There was still one more thing Cook hoped to do with the thread, though. "To inspire more curators to come forward and pick up the mantle. There are a lot of curators doing great work, Tim & Chris from Warpdoor, Sebastian & Noah from Game Jam Curator, Weird Fucking Videogames, Sergio Cornaga from FREEINDIEGA.ME, Pip Turner from Itching for More, and others that elude me for the time being. This probably sounds like a lot of people, but it doesn't even come close covering all the beautiful little videogames that are made and released on a daily basis." says Cook.
Why would Cook work with Twitter and some Google searches when they already had their own site and Tumblr to do it through? To show potential curators that they can do it all on their own, with their own tools. Like the developers Cook was promoting, they hoped to inspire new curators to help devs be seen - to let the next generation of curators see that they had the tools to help right in their hands.

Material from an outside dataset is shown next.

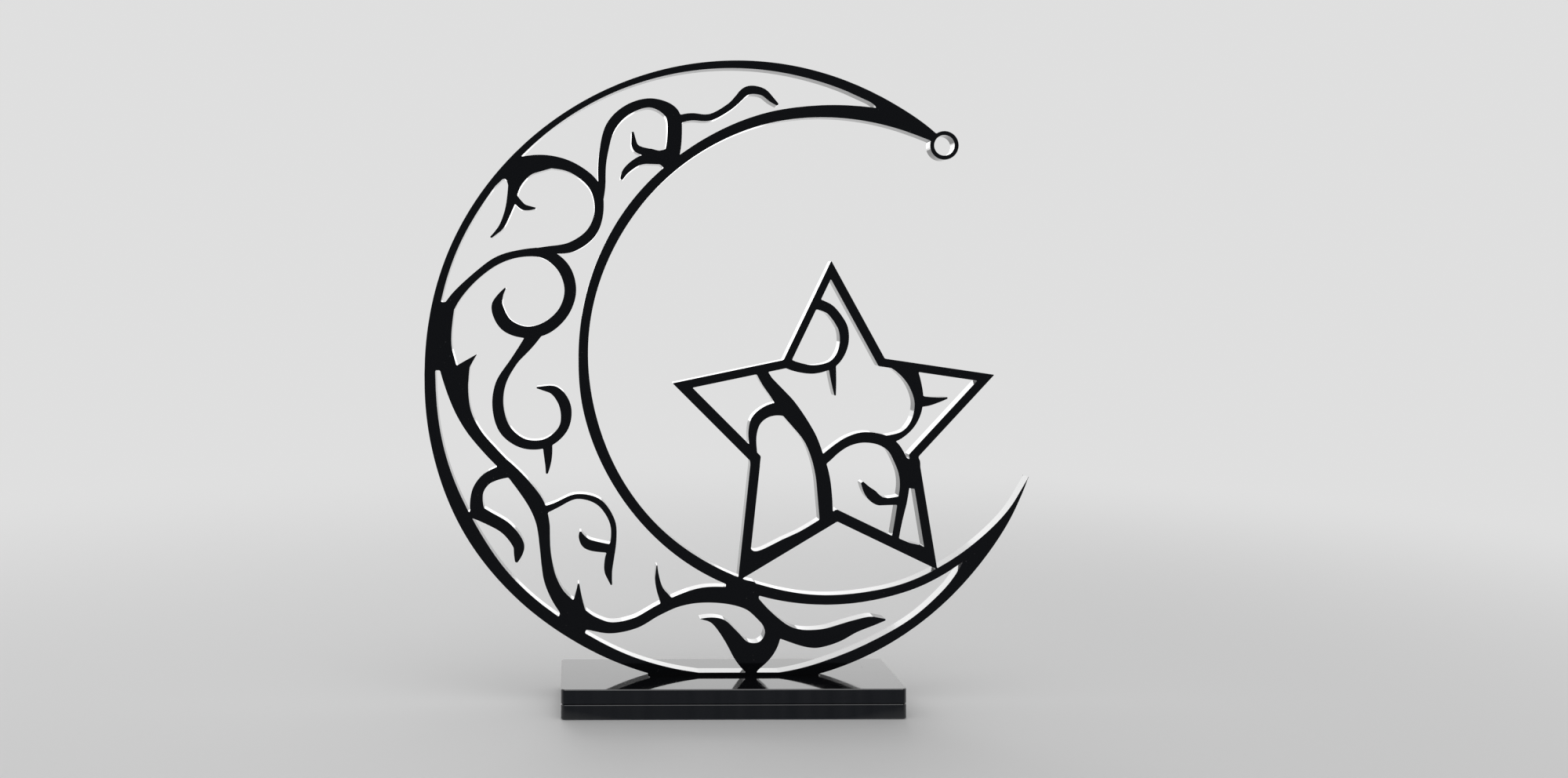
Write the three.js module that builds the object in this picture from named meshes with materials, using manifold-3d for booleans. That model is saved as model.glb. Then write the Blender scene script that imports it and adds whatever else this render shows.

Cook wanted you to see that your own love of games, however it exists within you, can help the creators of those experiences with just what you have on hand. No matter what you have, you can work with it.
Cook has seen a great deal of good come from their work. "Some people have told me that it has encouraged them to keep doing what they're doing, which I think is always a positive thing. We lose so many because all that they get in return for their hard work is little feedback or complete silence."

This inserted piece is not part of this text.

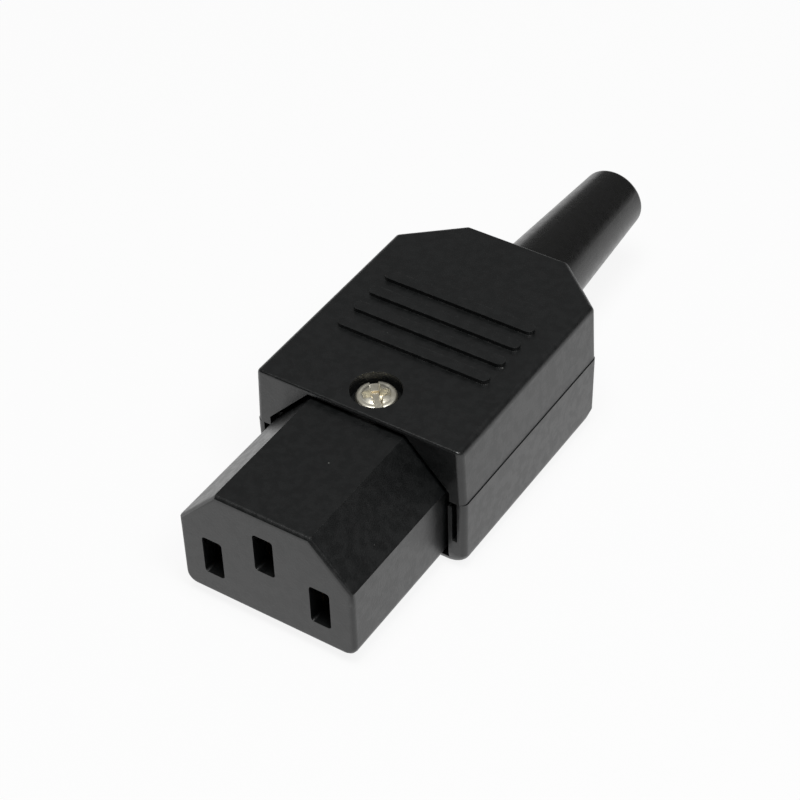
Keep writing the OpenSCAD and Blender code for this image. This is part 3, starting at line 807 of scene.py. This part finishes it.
@dataclass
class TurnedScrew:
    """A machine screw with a turned head, a driver recess and a cut thread."""

    node: str
    head_height: float
    shank_diameter: float
    pitch: float
    drive: Drive
    turn: float = 0.0
    slot_width: float = 0.95 * MM
    slot_depth: float = 0.8 * MM
    cross_length: float = 3.5 * MM
    cross_width: float = 1.1 * MM
    cross_depth: float = 1.15 * MM
    edge: float = 0.3 * MM
    crown: float = 0.12 * MM
    groove: float = 0.0
    # A slot's upward floor keeps the plating, outside the painted shade.
    bright_floor: bool = False
    steps: int = 48

    def build(self, plating: Material, recess: Material,
              slot: str) -> Object:
        """Builds the screw in its node's place.

        Args:
            plating: Finish of the head and shank.
            recess: Darker finish that paints shade on the walls of the driver recess.
            slot: Not used.

        Returns:
            The screw.
        """
        low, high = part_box(self.node)
        radius, length = (high.x - low.x) / 2, high.z - low.z
        screw = self._head(radius, length)
        self._paint_recess_shade(screw, radius, length)
        self._join_thread(screw, length)
        return fit_fastener(screw, self.node, [plating, recess])

    def _head(self, radius: float, length: float) -> Object:
        """Turns the head and cuts its recess.

        Args:
            radius: Radius of the head.
            length: Length of the whole screw, whose tip is at height 0.

        Returns:
            The head.
        """
        base = length - self.head_height
        arc = [(radius - self.edge + self.edge * math.sin(a), length - self.crown - self.edge
                + self.edge * math.cos(a))
               for a in (math.radians(15 * i) for i in range(6, -1, -1))]
        flat = radius - self.edge
        crown = [(flat * f, length - self.crown * f ** 2 - self.groove * deep)
                 for f, deep in DOME_RINGS]
        rim = [(radius - RIM_CHAMFER, base), (radius, base + RIM_CHAMFER)]
        head = object_from(f"{self.node}_detail", turned(
            [(self.shank_diameter / 2 * NECK_SHARE, base), *rim, *arc, *crown,
             (CENTRE_RADIUS, length)], self.steps))
        carve(head, self._recess_tools(radius, length))
        bevel_sharp(head, HEAD_EDGE, HEAD_ANGLE)
        return head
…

The positive feedback is not just from the developers who've been showcased, either. "Some curators have told me that they find it to be an inspiring thread, which gives me hope that maybe, just maybe, it might inspire even one new curator to come forward." says Cook.

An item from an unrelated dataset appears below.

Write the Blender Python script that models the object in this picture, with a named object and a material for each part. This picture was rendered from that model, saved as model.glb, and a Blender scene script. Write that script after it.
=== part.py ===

Still, like the developers they hope to help, sometimes Cook is met with that same eerie, indifferent silence that can fill anyone with self-doubt. "I really hope that it has introduced some new people to the outer edges of videogames but no-one has said anything to me so I have no idea."
But they have tried. Cook has tried to do some good for developers and the people who've crafted the experiences that have made them have fun, have moved them, or have helped them see the world from a new vantage point. And if even a little bit of good comes of it, Cook is happy with what they've done. They've at least tried to help the creators they love.
"I'd love to say that I thought this was going to have a poetic and profound effect on attitudes towards smaller videogames, but honestly, I don't think it has. But you know what? If, and when, I ever give up this passion, I can leave knowing that I really tried hard to make some positive change."
But for now, there's nearly one thousand developers in that thread that would like your attention. "I can only encourage people to browse the thread because there are so many beautiful, talented gamemakers hidden in there. It makes my heart want to burst"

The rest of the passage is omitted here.